Elles ont été battues et forcées de se prostituer presque tous les jours. L’une a aussi été brûlée avec une cigarette et menacée avec une arme : deux jeunes femmes ont vécu un calvaire pendant des années sous le joug du proxénète violent Josué Jean. Reconnu coupable de traite des personnes hier, le Montréalais risque de se faire imposer une peine d’emprisonnement importante.

Au premier rang, Josué Jean s’essuie le visage avec une serviette, nerveux. La salle est remplie de proches des deux victimes qui peinent à retenir leurs larmes pendant la lecture du jugement. Quand la décision tombe et que Josué Jean s’éclipse de la salle, menotté, un homme applaudit. Les familles éprouvées s’enlacent dans le corridor. C’est enfin la fin d’un cauchemar pour ces deux femmes.

L’homme de 41 ans a été reconnu coupable par le juge André Perreault de 14 chefs d’accusation, notamment traite des personnes, proxénétisme, agression sexuelle, séquestration et voies de fait armées. Cinq autres chefs n’ont pas été retenus.

La première victime n’a que 17 ou 18 ans lorsqu’elle quitte Québec pour rejoindre Josué Jean dans la métropole vers 2002. Elle commence à danser nue dans des bars pour amasser de l’argent pour acheter un immeuble. Elle donne tout son argent au proxénète qu’elle considère comme son « conjoint ».

Rapidement, la jeune femme se fait tatouer « Josué » et « Polo », le surnom de proxénète de Josué Jean. Celui-ci exige un gros tatouage bien visible. « C’est comme un trophée de chasse. Tu es marquée au fer rouge. Elle est à moi, elle m’appartient », témoigne la victime au procès. Toute sa vie est contrôlée par lui.

PHOTO ANDRÉ PICHETTE, ARCHIVES LA PRESSE

Le proxénète Josué Jean en mars 2018, alors qu'il demandait l’arrêt du processus judiciaire en vertu de l’arrêt Jordan.

Josué Jean exige une récolte minimum de 2000 $ par jour. Avec ce magot, il s’achète des bijoux, des vêtements et des voitures. La victime se prostitue six ou sept jours par semaine pour remplir ses quotas. Elle fait même des quarts de travail doubles.

Josué Jean la bat régulièrement. Il la brûle sur le bras avec des cigarettes. Une fois, elle frappe l’accusé d’un coup de poing. Il réplique en la rouant de coups. Elle déboule ensuite l’escalier.

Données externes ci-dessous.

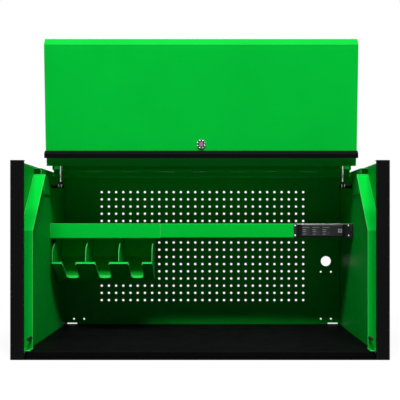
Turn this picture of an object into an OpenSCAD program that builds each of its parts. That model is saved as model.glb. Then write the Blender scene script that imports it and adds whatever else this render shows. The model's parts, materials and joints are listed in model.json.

À une autre occasion, il pose un pistolet sur sa tête pour la menacer. Il l’agresse sexuellement quand elle essaie d’aller distribuer son CV. Josué Jean l’enferme même une ou deux journées dans la salle de bains. Quand elle commence à échapper à son emprise, il menace de la tuer, de même que sa mère.

Violence et humiliation

Vers 2006, une seconde victime tombe immédiatement sous le charme de Josué Jean. La jeune femme est séduite par ses bagues en or à tous les doigts et sa chaîne avec un pistolet en or. Elle se fait également tatouer le nom et le surnom de l’accusé par amour.

Mais cinq mois après leur rencontre, c’est la « guerre ». Finis les cadeaux. Elle travaille dans un salon de massage, puis dans un bar de danseuses nues. C’est Josué Jean qui choisit son nom de danseuse. Elle travaille quatre ou cinq jours par semaine et lui remet tous ses gains.

Josué Jean crache souvent au visage de la victime en la traitant d’« osti de pute à 5 cennes ». Une fois, la victime pousse le proxénète. Il lui assène alors un coup de poing qui lui fracture les côtes. Elle danse tout de même ce soir-là. Elle réussit finalement à sortir de ses griffes en 2009, mais non sans conséquence, puisqu’elle souffre d’un choc post-traumatique.

Me Isabelle Larouche défend l’accusé, alors que Me Bruno Ménard représente le ministère public. La cause sera de retour vendredi pour que soit fixée une date en vue des observations sur la peine.